:: Exercise brief ::
Give the lines of the material verbatim, from the first line to the line with "return finished_piece(name, mesh, CAST_SHARP)", including both.

:: Recorded data ::
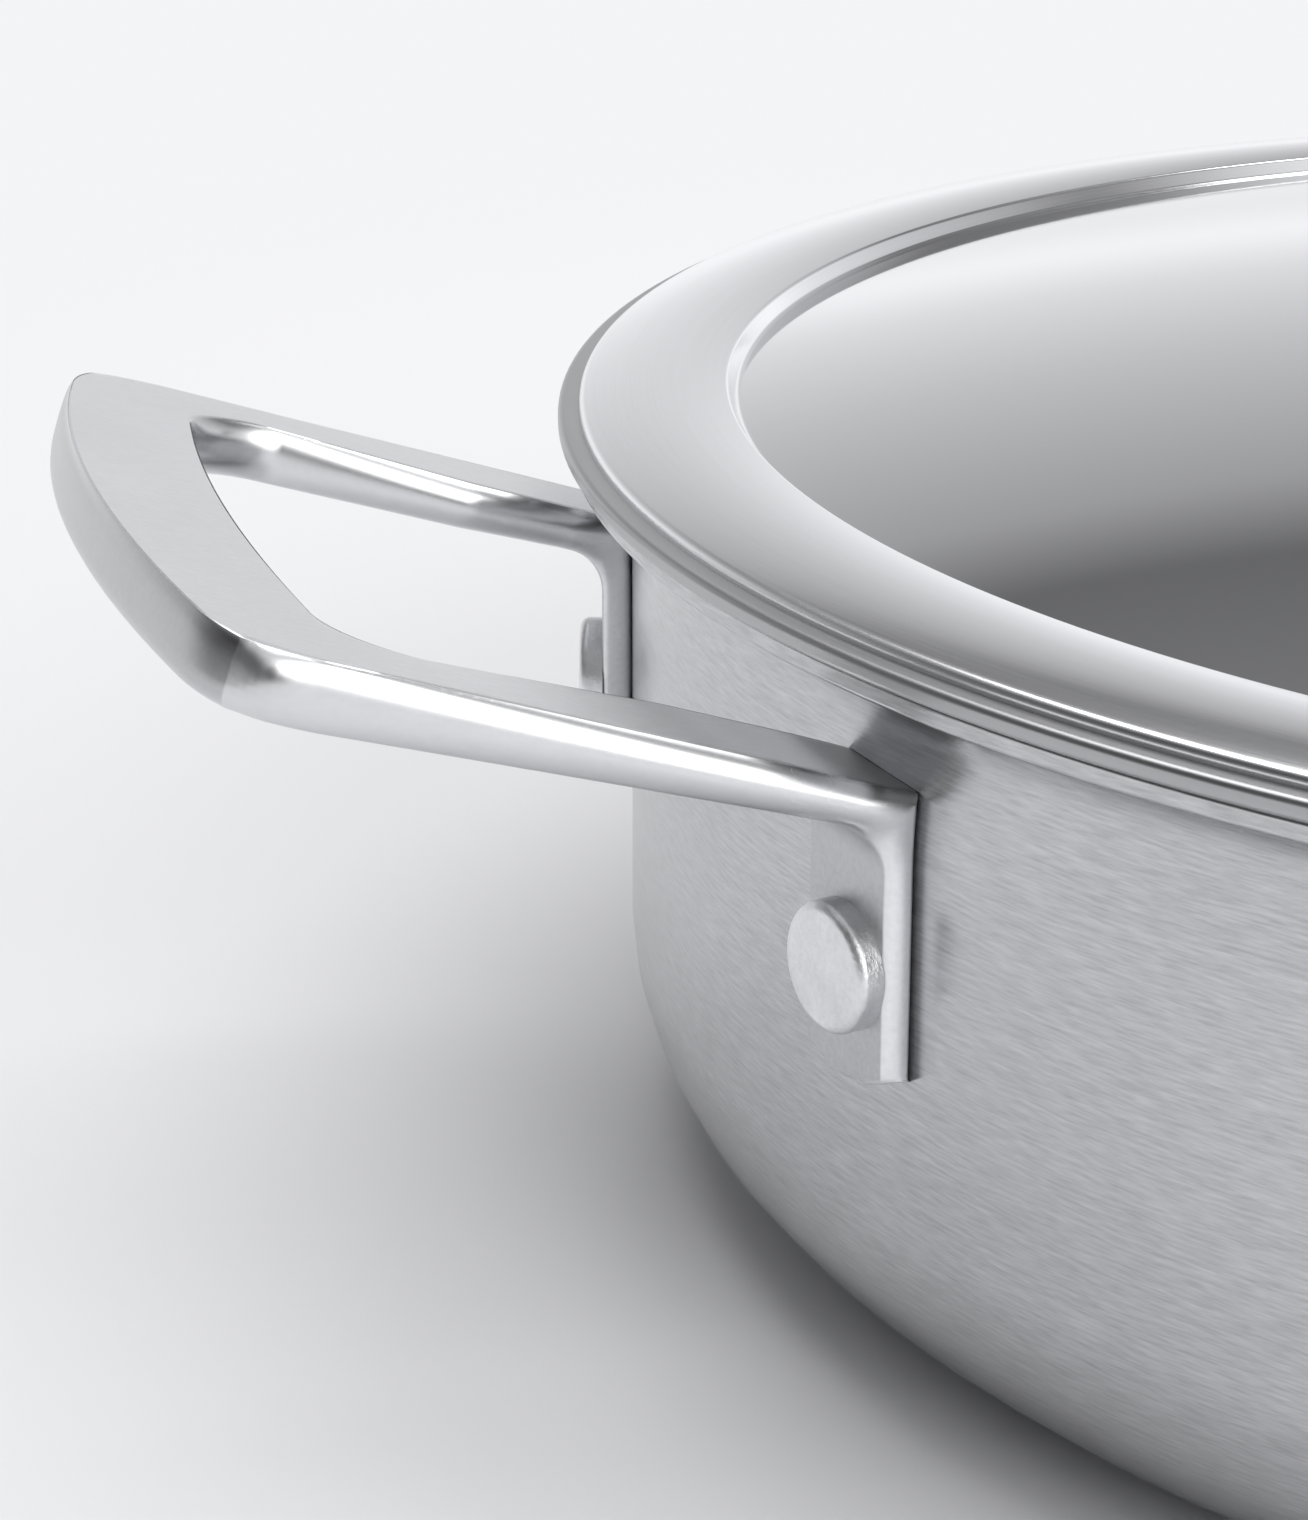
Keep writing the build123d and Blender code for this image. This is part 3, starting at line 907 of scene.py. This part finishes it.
def side_handle(name, outward):
    """Cast loop handle; outward is 1 for the handle at +x and -1 for the one at -x."""
    half = half_handle()
    other = [[Vector((spot.x, -spot.y, spot.z)) for spot in ring] for ring in half]
    rings = other[:0:-1] + half
    count = len(rings[0])
    points = [(outward * spot.x, outward * spot.y, spot.z) for ring in rings for spot in ring]
    faces = [list(range(count)), list(range(len(points) - count, len(points)))]
    for row in range(len(rings) - 1):
        here, there = row * count, (row + 1) * count
        for i in range(count):
            j = (i + 1) % count
            faces.append([here + i, here + j, there + j, there + i])
    mesh = bpy.data.meshes.new(name)
    mesh.from_pydata(points, [], faces)
    return finished_piece(name, mesh, CAST_SHARP)


def rivet_set(name, seats, grip, tree, finish):
    """All the rivets of one body as one piece."""
    line = bpy.data.objects.new(name + "_line", corner_line(name + "_line", rivet_profile(grip)))
    bpy.context.scene.collection.objects.link(line)
    inputs = {**turned_inputs(finish), "Steps round": steps_round_rivet, "Rivet": line}
    piece = baked(name, seat_mesh(name + "_seats", seats), tree, inputs)
    bpy.data.objects.remove(line)
    return piece


def stand_for(piece, body, slot, *nodes):
    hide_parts(*nodes)
    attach(piece, body)


def dress_object():
    """All pieces of the pan and the lid."""
    turning = turning_tree()
    riveting = riveting_tree(turning)
    pan_finish = brushed_pan_steel()
    cover_finish = lid_steel()
    ring_finish = lid_ring_steel()
    cast_finish = satin_cast_steel()
    rivet_finish = blasted_rivet_steel()
    for name, profile, finish, body, slot, node in (
        ("pan", pan_profile(), pan_finish, "pan", "brushed_pan_steel", "pan_body"),
        ("cover", cover_profile(), cover_finish, "lid", "lid_steel", "lid_cover"),
        ("ring", ring_profile(), ring_finish, "lid", "lid_ring_steel", "lid_ring"),
    ):
        line = corner_line(name + "_line", profile)
        stand_for(baked(name, line, turning, turned_inputs(finish)), body, slot, node)
    wall_grip = foot_thickness + pan_sheet
    wall_rivets = rivet_set("wall_rivets", wall_seats(), wall_grip, riveting, rivet_finish)
    stand_for(
        wall_rivets,
        "pan",
        "blasted_rivet_steel",
        "left_front_rivet",
        "left_rear_rivet",
        "right_front_rivet",
        "right_rear_rivet",
    )
    lid_grip = lid_foot_thickness + cover_sheet
    cover_rivets = rivet_set("cover_rivets", lid_seats(), lid_grip, riveting, rivet_finish)
    stand_for(cover_rivets, "lid", "blasted_rivet_steel", "lid_left_rivet", "lid_right_rivet")
    for name, outward in (("left_handle", -1), ("right_handle", 1)):
        handle = side_handle(name.replace("handle", "loop"), outward)
        handle.data.materials.append(cast_finish)
        stand_for(handle, "pan", "satin_cast_steel", name)
    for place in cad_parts["lid_handle"].material_slots:
        place.material = cast_finish


# Camera, lights and floor
camera_place = (-250.71 * MM, -352.79 * MM, 187.3 * MM)
camera_turn = radians(-15.42)
camera_drop = radians(19.83)
photo_height = 1520
focal_pixels = 3851
sensor = 36.0
near_limit = 0.01
backdrop_tone = (0.905, 0.908, 0.922)
floor_tone = (0.83, 0.832, 0.85)
floor_radius = 5.0
# The floor turns from lit paper into plain backdrop between these distances
fade_start, fade_end = 0.24, 0.6
# Level of the studio behind the object, by degrees above the horizon
studio_strength = 1.15
studio_levels = [
    (-20, 0.8),
    (0, 0.95),
    (5, 0.93),
    (10, 0.72),
    (17, 0.54),
    (26, 0.35),
    (30, 0.14),
    (60, 0.3),
]
studio_coolness = 1.02
# In front the studio has one level; directions are turned from +y towards +x
front_level = 0.75
dark_side = radians(-105)
dark_side_depth = 0.85
# A dark gap in the white in front, and how high reflections see white paper all round
gap_side = radians(-172)
gap_height = radians(14)
gap_width = radians(21)
gap_depth = 0.9
gap_core = 0.7
paper_height = sin(radians(8))
# Place, aim, size and radiance of each lamp
OVERHEAD_LAMP = ((0.1, 0.35, 1.45), (0.0, 0.0, 0.0), 1.7, 2.6)
FRONT_LAMP = ((0.5, -1.4, 0.8), (0.0, 0.0, 0.1), 1.5, 2.7)


def add_camera():
    data = bpy.data.cameras.new("camera")
    data.sensor_width = sensor
    data.lens = sensor * focal_pixels / photo_height
    data.clip_start = near_limit
    camera = bpy.data.objects.new("camera", data)
    camera.location = camera_place
    camera.rotation_euler = (pi / 2 - camera_drop, 0.0, camera_turn)
    bpy.context.scene.collection.objects.link(camera)
    bpy.context.scene.camera = camera


def add_world():
    """Graded white behind the object, dark at its left, with a gap in front.

    The camera sees plain pale paper everywhere, and reflections see it near the horizon.
    """
    world = bpy.data.worlds.new("studio")
    bpy.context.scene.world = world
    world.use_nodes = True
    world.node_tree.nodes.clear()
    graph = Graph(world.node_tree)
    way = graph.node("ShaderNodeTexCoord", None, None, "Generated")
    split = graph.node("ShaderNodeSeparateXYZ", None, {0: way})
    x, y, z = (Signal(graph, split.socket.node.outputs[axis]) for axis in range(3))
    stops = []
    for angle, level in studio_levels:
        place = 0.5 + sin(radians(angle)) / 2
        stops.append((place, (level, level, level * studio_coolness)))
    sky = graph.node("ShaderNodeValToRGB", {"stops": stops}, {0: z * 0.5 + 0.5})
    front_tone = (front_level, front_level, front_level, 1.0)
    sky = graph.blend(graph.step(y * -1.0, 0.1, 0.6), sky, front_tone)
    towards_dark = x * sin(dark_side) + y * cos(dark_side)
    shade = graph.step(towards_dark, 0.2, 0.8) * dark_side_depth
    level_part = x * sin(gap_side) + y * cos(gap_side)
    towards_gap = level_part * cos(gap_height) + z * sin(gap_height)
    gap = graph.step(towards_gap, cos(gap_width), cos(gap_width * gap_core)) * gap_depth
    path = graph.node("ShaderNodeLightPath").socket.node.outputs
    camera_ray = Signal(graph, path["Is Camera Ray"])
    glossy_ray = Signal(graph, path["Is Glossy Ray"])
    through_ray = Signal(graph, path["Is Transmission Ray"])
    low = 1.0 - graph.step(z, 0.0, paper_height)
    paper = glossy_ray * low * (1.0 - gap) * (1.0 - shade)
    seen = (camera_ray + through_ray + paper).clamped()
    tone = graph.blend(seen, sky, (*backdrop_tone, 1.0))
    around = (1.0 - shade) * (1.0 - gap) * studio_strength
    strength = seen + (1.0 - seen) * around
    shader = graph.node("ShaderNodeBackground", None, {"Color": tone, "Strength": strength})
    graph.node("ShaderNodeOutputWorld", None, {"Surface": shader})


def add_lamp(name, place, aim, size, radiance):
    """Round soft box of a plain brightness, where 1 is white."""
    data = bpy.data.lights.new(name, "AREA")
    data.shape = "DISK"
    data.size = size
    data.energy = radiance * pi * pi * size**2 / 4
    lamp = bpy.data.objects.new(name, data)
    lamp.location = place
    lamp.rotation_euler = (Vector(aim) - Vector(place)).to_track_quat("-Z", "Y").to_euler()
    bpy.context.scene.collection.objects.link(lamp)


def add_floor():
    """Pale table top that fades into the backdrop far away."""
    work = bmesh.new()
    bmesh.ops.create_circle(work, cap_ends=True, radius=floor_radius, segments=96)
    mesh = bpy.data.meshes.new("floor")
    work.to_mesh(mesh)
    work.free()
    floor = bpy.data.objects.new("floor", mesh)
    bpy.context.scene.collection.objects.link(floor)
    material, graph = new_finish("pale_table")
    _, (x, y, _) = graph.object_place()
    distance = (x * x + y * y) ** 0.5
    far = graph.step(distance, fade_start, fade_end)
    lit = {"Base Color": (*floor_tone, 1.0), "Roughness": 0.7}
    paper = graph.node("ShaderNodeBsdfPrincipled", None, lit)
    plain = {"Color": (*backdrop_tone, 1.0), "Strength": 1.0}
    glow = graph.node("ShaderNodeEmission", None, plain)
    surface = graph.node("ShaderNodeMixShader", None, {0: far, 1: paper, 2: glow})
    graph.node("ShaderNodeOutputMaterial", None, {"Surface": surface})
    mesh.materials.append(material)


dress_object()
add_camera()
add_world()
add_lamp("overhead", *OVERHEAD_LAMP)
add_lamp("front", *FRONT_LAMP)
add_floor()
bpy.context.scene.view_settings.view_transform = "Standard"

:: Expected answer ::
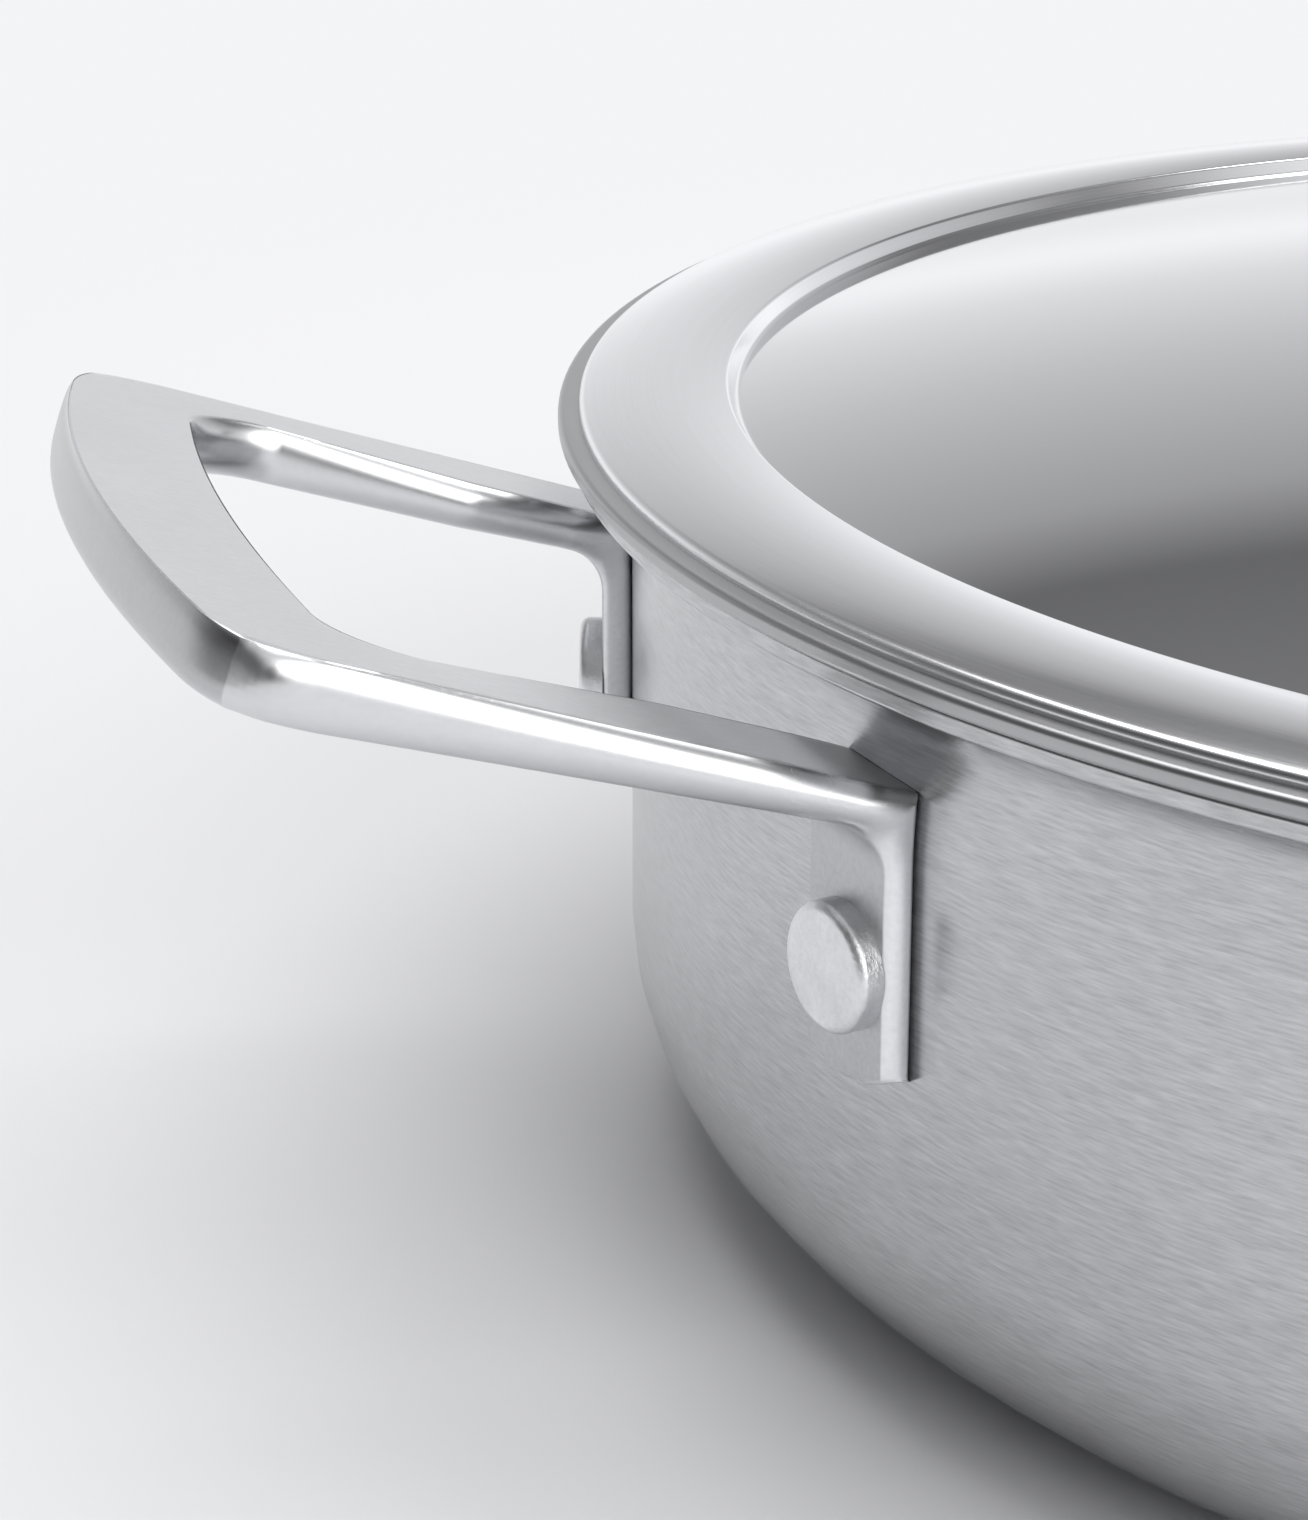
Keep writing the build123d and Blender code for this image. This is part 3, starting at line 907 of scene.py. This part finishes it.
def side_handle(name, outward):
    """Cast loop handle; outward is 1 for the handle at +x and -1 for the one at -x."""
    half = half_handle()
    other = [[Vector((spot.x, -spot.y, spot.z)) for spot in ring] for ring in half]
    rings = other[:0:-1] + half
    count = len(rings[0])
    points = [(outward * spot.x, outward * spot.y, spot.z) for ring in rings for spot in ring]
    faces = [list(range(count)), list(range(len(points) - count, len(points)))]
    for row in range(len(rings) - 1):
        here, there = row * count, (row + 1) * count
        for i in range(count):
            j = (i + 1) % count
            faces.append([here + i, here + j, there + j, there + i])
    mesh = bpy.data.meshes.new(name)
    mesh.from_pydata(points, [], faces)
    return finished_piece(name, mesh, CAST_SHARP)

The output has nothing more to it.